(3D code data)
>>>
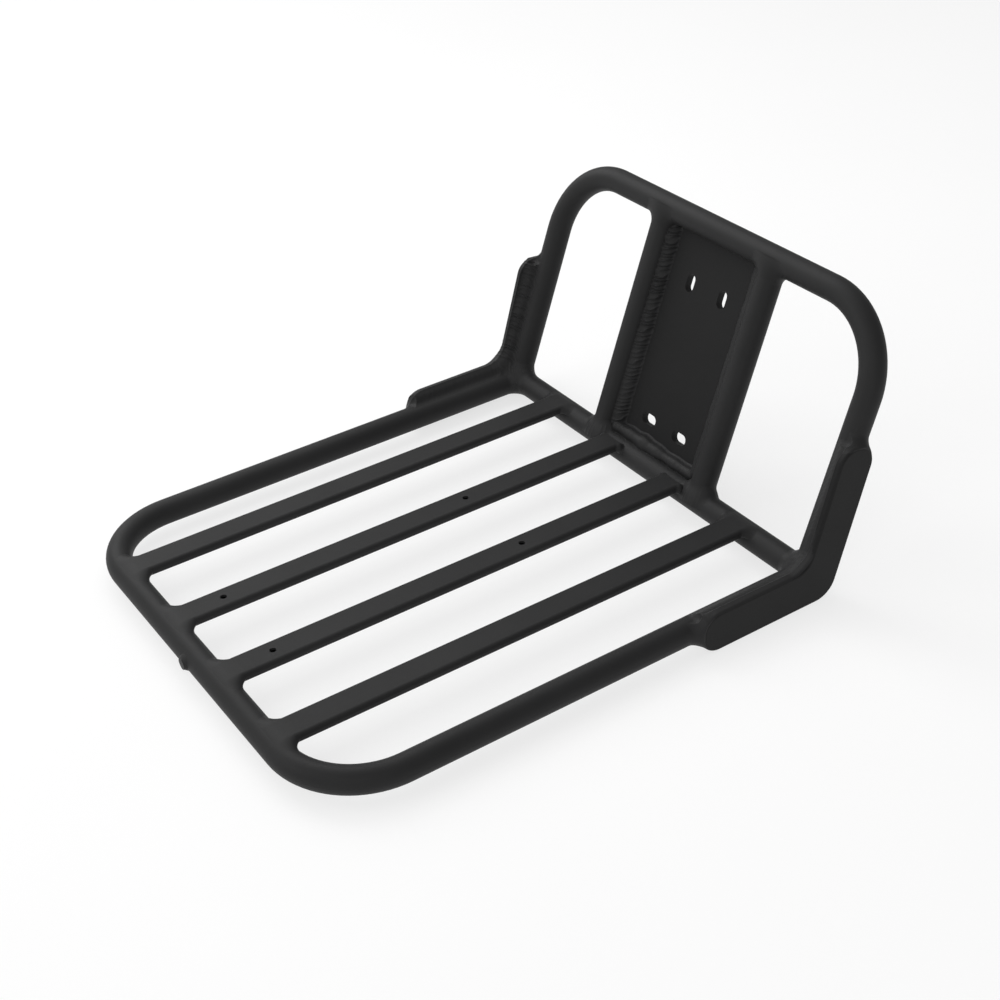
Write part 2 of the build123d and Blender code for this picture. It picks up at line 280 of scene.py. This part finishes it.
RIPPLE_BOW = 0.09  # how far a ring lags at the bead's edge, for each square millimetre from its middle
RIPPLE_DRIFT = 0.45  # of a pitch
RIPPLE_STEEPNESS = 0.7  # of a ring's far side
RIPPLE_UNEVENNESS = 0.25  # of a ring's height


def ripples(along, across, pitch, seed):
    """The stacked rings of a hand-laid bead, between 0 and 1."""
    place = along + RIPPLE_BOW * across * across + RIPPLE_DRIFT * pitch * wander(along, seed)
    turn = 2 * pi * place / pitch
    height = 0.5 + 0.5 * np.cos(turn + RIPPLE_STEEPNESS * np.sin(turn))
    return height * (1 - RIPPLE_UNEVENNESS + RIPPLE_UNEVENNESS * wander(0.7 * along, seed + 5))


# ---------------------------------------------------------------- from a field to a mesh


def grid_values(field, low, high, cell):
    counts = np.ceil((high - low) / cell).astype(int) + 1
    axes = [low[i] + cell * np.arange(counts[i]) for i in range(3)]
    points = np.stack(np.meshgrid(*axes, indexing="ij"), axis=-1).reshape(-1, 3)
    edge = np.minimum(points - low, low + cell * (counts - 1) - points).min(axis=1)
    values = np.maximum(field(points), 0.5 * cell - edge)
    return values.reshape(counts)


def net(values):
    """A point in each cell that the surface crosses, and a quad round each grid edge that crosses it."""
    inside = values < 0
    cells = tuple(n - 1 for n in values.shape)
    total = np.zeros(cells + (3,))
    count = np.zeros(cells)
    for axis in range(3):
        others = [i for i in range(3) if i != axis]
        for first in (0, 1):
            for second in (0, 1):
                start = [0, 0, 0]
                start[others[0]] = first
                start[others[1]] = second
                stop = list(start)
                stop[axis] = 1
                near = tuple(slice(s, s + n) for s, n in zip(start, cells))
                far = tuple(slice(s, s + n) for s, n in zip(stop, cells))
                a, b = values[near], values[far]
                crossed = inside[near] != inside[far]
                share = np.where(crossed, a / np.where(crossed, a - b, 1), 0)
                for i in range(3):
                    total[..., i] += np.where(crossed, start[i] + (share if i == axis else 0), 0)
                count += crossed
    used = count > 0
    number = np.full(cells, -1)
    number[used] = np.arange(used.sum())
    places = np.argwhere(used) + total[used] / count[used][:, None]
    quads = []
    for axis in range(3):
        u, v = (axis + 1) % 3, (axis + 2) % 3
        a = np.moveaxis(inside, (axis, u, v), (0, 1, 2))
        numbers = np.moveaxis(number, (axis, u, v), (0, 1, 2))
        change = a[:-1, 1:-1, 1:-1] != a[1:, 1:-1, 1:-1]
        i, j, k = np.nonzero(change)
        leaves = a[i, j + 1, k + 1]
        ring = [numbers[i, j, k], numbers[i, j + 1, k], numbers[i, j + 1, k + 1], numbers[i, j, k + 1]]
        ring = np.stack(ring, axis=1)
        ring[~leaves] = ring[~leaves][:, ::-1]
        quads.append(ring)
    return places, np.concatenate(quads)


def slope(field, points):
    moves = STEP * np.eye(3)
    return np.stack([field(points + m) - field(points - m) for m in moves], axis=1) / (2 * STEP)


def settle(field, points, furthest):
    """Points moved onto the surface itself, none of them further than a given length."""
    for _ in range(SETTLE_ROUNDS):
        value = field(points)
        gradient = slope(field, points)
        steep = np.maximum((gradient**2).sum(axis=1), GENTLEST)
        move = -(value / steep)[:, None] * gradient
        length = np.linalg.norm(move, axis=1)
        points = points + move * np.minimum(1, furthest / np.maximum(length, TINY))[:, None]
    return points


def to_frame(points):
    """Millimetres from the corner, as metres in the frame."""
    return (points + CORNER) * MM


def mesh_piece(name, points, normals, faces, material):
    mesh = bpy.data.meshes.new(name)
    mesh.from_pydata(points.tolist(), [], faces.tolist())
    mesh.normals_split_custom_set_from_vertices(normals.tolist())
    mesh.materials.append(material)
    piece = bpy.data.objects.new(name, mesh)
    bpy.context.scene.collection.objects.link(piece)
    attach(piece, "root")
    return piece


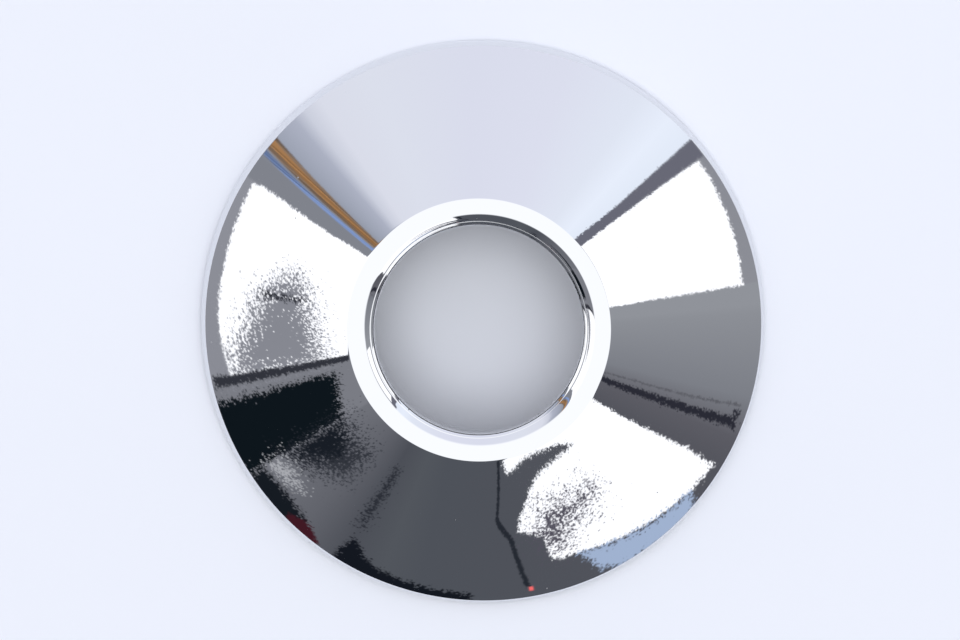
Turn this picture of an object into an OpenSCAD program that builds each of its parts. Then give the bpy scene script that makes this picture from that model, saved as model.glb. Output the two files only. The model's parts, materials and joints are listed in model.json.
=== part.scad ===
// Pressed sheet-metal escutcheon for a wall tap: a domed cone with a flat land on
// top, and a throat that dips from the land to a lipped neck round the pipe hole.
// It is one pressing, so it is one solid. Millimetres. The origin is the centre of
// the rim, in the plane of the wall, and +Z points from the wall to the tap.

/* [Overall] */
// Outer diameter of the rim
rim_d = 60; // [50:0.5:90]
// Height of the land above the wall
height = 12; // [8:0.5:16]
// Thickness of the sheet
sheet_t = 0.5; // [0.3:0.05:0.8]

/* [Pipe hole] */
// Diameter of the hole inside the neck
bore_d = 21.8; // [15:0.1:30]
// Length of the straight wall of the neck
neck_len = 1.5; // [1:0.1:4]
// Radius of the rounded lip at the top of the neck
lip_r = 0.55; // [0.3:0.05:1]
// Slope of the lip where it starts, at the foot of the throat
lip_slope = 10; // [0:1:20]
// Inside radius of the throat, between the land and the lip
throat_in_r = 1.1; // [0.4:0.1:3]
// Slope of the throat where it meets the lip
throat_slope = 45; // [30:1:60]

/* [Land] */
// Width of the flat land between the throat and the crease
land_w = 1.1; // [0.1:0.1:5]
// Inside radius of the crease between land and cone
crease_in_r = 0.1; // [0.05:0.05:1]

/* [Cone and rim] */
// Radius of the dome that the cone is pressed to
crown_r = 80; // [30:1:300]
// Inside radius of the bend where the cone turns down to the wall
rim_in_r = 0.9; // [0.3:0.1:3]
// Height of the straight skirt that meets the wall
skirt_h = 0.7; // [0.1:0.1:3]

/* [Smoothness] */
// Furthest that a chord may lie from its arc
chord_tol = 0.002; // [0.001:0.001:0.02]
// Number of steps in one turn about the axis
turn_steps = 180; // [60:12:360]

/* [Hidden] */
// Colour of bright chrome plate
chrome_colour = [0.80, 0.82, 0.86];

rim_r = rim_d / 2;
bore_r = bore_d / 2;

// Radii of the face that shows: each bend is its inside radius plus the sheet
throat_r = throat_in_r + sheet_t;
crease_r = crease_in_r + sheet_t;
rim_bend_r = rim_in_r + sheet_t;

// Point [radius, height] of a circle about c, in direction a from +radius
function on_circle(c, r, a) = c + r * [cos(a), sin(a)];

// The throat rolls off the land to its own slope, and the lip starts at that foot
// with a flatter slope and rolls down to the wall of the bore
lip_a = 90 + lip_slope;
throat_a = 90 + throat_slope;
lip_foot_r = bore_r + lip_r * (1 + cos(lip_a));
throat_c = [lip_foot_r - throat_r * cos(throat_a), height - throat_r];
lip_foot_z = on_circle(throat_c, throat_r, throat_a).y;
lip_c = [bore_r + lip_r, lip_foot_z - lip_r * sin(lip_a)];
neck_end_z = lip_c.y - neck_len;

// On the hidden face the throat runs straight on at its slope until it meets the
// outside of the neck, one sheet from the bore
neck_out_r = bore_r + sheet_t;
throat_back = on_circle(throat_c, throat_in_r, throat_a);
neck_top_z = throat_back.y - (throat_back.x - neck_out_r) * tan(throat_slope);

// Centres of the crease bend, at the land's outer edge, and of the rim bend
crease_c = [throat_c.x + land_w, height - crease_r];
rim_c = [rim_r - rim_bend_r, skirt_h];

// The dome touches the crease bend and the rim bend without a corner, so its
// centre lies crown_r less each bend's radius from that bend's centre. It is
// where circles of those two radii cross, on the side of the axis.
span = rim_c - crease_c;
gap = norm(span);
to_crease = crown_r - crease_r;
to_rim = crown_r - rim_bend_r;
along = (to_crease ^ 2 - to_rim ^ 2 + gap ^ 2) / (2 * gap);
across = sqrt(to_crease ^ 2 - along ^ 2);
crown_c = crease_c + (along * span + across * [span.y, -span.x]) / gap;

// Directions, from the dome's centre, in which it meets the two bends
crease_a = atan2(crease_c.y - crown_c.y, crease_c.x - crown_c.x);
rim_a = atan2(rim_c.y - crown_c.y, rim_c.x - crown_c.x);

// Points of an arc about c from angle a0 to a1, no further than chord_tol from it.
// skip leaves out the first point, where an arc goes on from the one before.
function arc_steps(r, turn) =
    max(2, ceil(turn / (2 * acos(1 - min(chord_tol / r, 0.5)))));
function arc(c, r, a0, a1, skip = 0) =
    let (n = arc_steps(r, abs(a1 - a0)))
    [for (i = [skip:n]) on_circle(c, r, a0 + (a1 - a0) * i / n)];

// One face of the sheet from the throat to the foot of the rim. The face that
// shows is at depth 0 and the hidden face is one sheet deeper.
function sheet_face(depth, skip = 0) = concat(
    arc(throat_c, throat_r - depth, throat_a, 90, skip),
    arc(crease_c, crease_r - depth, 90, crease_a),
    arc(crown_c, crown_r - depth, crease_a, rim_a, 1),
    arc(rim_c, rim_bend_r - depth, rim_a, 0, 1),
    [[rim_r - depth, 0]]
);

// The neck's own faces: the bore and its lip, which ends where the throat starts,
// and the outside
neck_bore = concat([[bore_r, neck_end_z]], arc(lip_c, lip_r, 180, lip_a));
neck_outside = [[neck_out_r, neck_end_z], [neck_out_r, neck_top_z]];

// Section of the sheet: the face that shows, then the hidden face back again
function reversed(points) = [for (i = [len(points) - 1:-1:0]) points[i]];
section = concat(
    neck_bore,
    sheet_face(0, 1),
    reversed(concat(neck_outside, sheet_face(sheet_t)))
);

module escutcheon() {
    color(chrome_colour)
        rotate_extrude($fn = turn_steps)
            polygon(section);
}

escutcheon();
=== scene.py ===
"""Wall-tap escutcheon: the chrome-plated pressing, and the table and light room that it is shown in.

Laid out as a Blender add-on and run as a script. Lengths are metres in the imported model's
frame: the origin is the centre of the rim in the plane of the wall, and +Z points to the tap.
"""
import json

import bpy
import numpy as np
from bpy.props import FloatProperty, FloatVectorProperty, IntProperty, PointerProperty
from mathutils import Matrix, Vector


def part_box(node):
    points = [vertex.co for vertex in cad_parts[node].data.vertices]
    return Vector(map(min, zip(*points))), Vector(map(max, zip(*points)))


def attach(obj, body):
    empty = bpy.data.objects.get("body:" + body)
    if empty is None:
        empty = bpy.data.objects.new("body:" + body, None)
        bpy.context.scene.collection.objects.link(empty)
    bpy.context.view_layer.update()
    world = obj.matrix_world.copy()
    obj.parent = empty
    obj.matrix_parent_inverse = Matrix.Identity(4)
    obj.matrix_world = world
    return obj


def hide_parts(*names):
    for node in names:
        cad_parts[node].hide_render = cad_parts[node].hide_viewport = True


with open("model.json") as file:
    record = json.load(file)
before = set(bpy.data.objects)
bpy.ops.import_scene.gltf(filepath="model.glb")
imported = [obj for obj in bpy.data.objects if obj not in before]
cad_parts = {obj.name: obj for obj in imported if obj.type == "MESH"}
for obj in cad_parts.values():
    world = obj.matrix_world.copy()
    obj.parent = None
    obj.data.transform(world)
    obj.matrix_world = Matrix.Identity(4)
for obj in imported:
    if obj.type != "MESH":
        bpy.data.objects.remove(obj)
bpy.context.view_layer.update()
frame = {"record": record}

bl_info = {
    "name": "Wall-Tap Escutcheon",
    "version": (1, 0, 0),
    "blender": (4, 5, 0),
    "location": "3D View > Sidebar > Escutcheon",
    "description": "Makes a pressed chrome escutcheon, its table and its light room",
    "category": "Mesh",
}

BODY = "root"
NODE = "escutcheon"
MM = 0.001

node_low, node_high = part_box(NODE)
RIM_D = node_high.x - node_low.x
HEIGHT = node_high.z - node_low.z
PIPE_BORE = next(m for m in frame["record"]["mounts"] if m["name"] == "pipe_bore")
BORE_R = PIPE_BORE["dims"]["r_mm"] * MM
SKIRT = 0.7 * MM                  # straight foot of the rim, up to the mean rim bend

DUST_PER_M, DUST_SIZE = 420.0, 0.05   # cells per metre, and a speck's share of its cell
DUST_TONE = (0.55, 0.55, 0.56, 1)
DULL_TONE = (0.47, 0.46, 0.45, 1)     # cloudy parts of the hidden side
DRAWN_RINGS, DRAWN_CELLS = 2600.0, 3500.0   # per metre, on the hidden side
SHEAR_CELLS = 7000.0                  # per metre, on the sheared edges

TABLE_LIT, TABLE_PLAIN = 0.12, 0.3    # metres out: the lit table starts to fade, and is plain
CAMERA_LEAN = (0.033, 0.0757)         # sideways and forward parts of the camera's direction
LENS, SENSOR = 175.8, 36.0            # millimetres
PICTURE_W = 960                       # pixels
OFF_CENTRE = (-2.1, 1.7)              # pixels by which the picture is shifted


# Settings

def length(name, text, value, low=0.0, high=0.1):
    """A length property in metres, shown to a hundredth of a millimetre."""
    return FloatProperty(name=name, description=text, default=value, min=low, max=high,
                         precision=5, subtype="DISTANCE", unit="LENGTH")


def turn(name, text, degrees):
    """An angle property, given here in degrees."""
    return FloatProperty(name=name, description=text, default=float(np.radians(degrees)),
                         subtype="ANGLE", unit="ROTATION")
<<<
_What you are asked to do_. The lines to quote run from the one containing "Turn this picture" to the one containing "wall to the tap.". Quote them exactly, with both of those lines, and nothing else.

_Task answer_.
Turn this picture of an object into an OpenSCAD program that builds each of its parts. Then give the bpy scene script that makes this picture from that model, saved as model.glb. Output the two files only. The model's parts, materials and joints are listed in model.json.
=== part.scad ===
// Pressed sheet-metal escutcheon for a wall tap: a domed cone with a flat land on
// top, and a throat that dips from the land to a lipped neck round the pipe hole.
// It is one pressing, so it is one solid. Millimetres. The origin is the centre of
// the rim, in the plane of the wall, and +Z points from the wall to the tap.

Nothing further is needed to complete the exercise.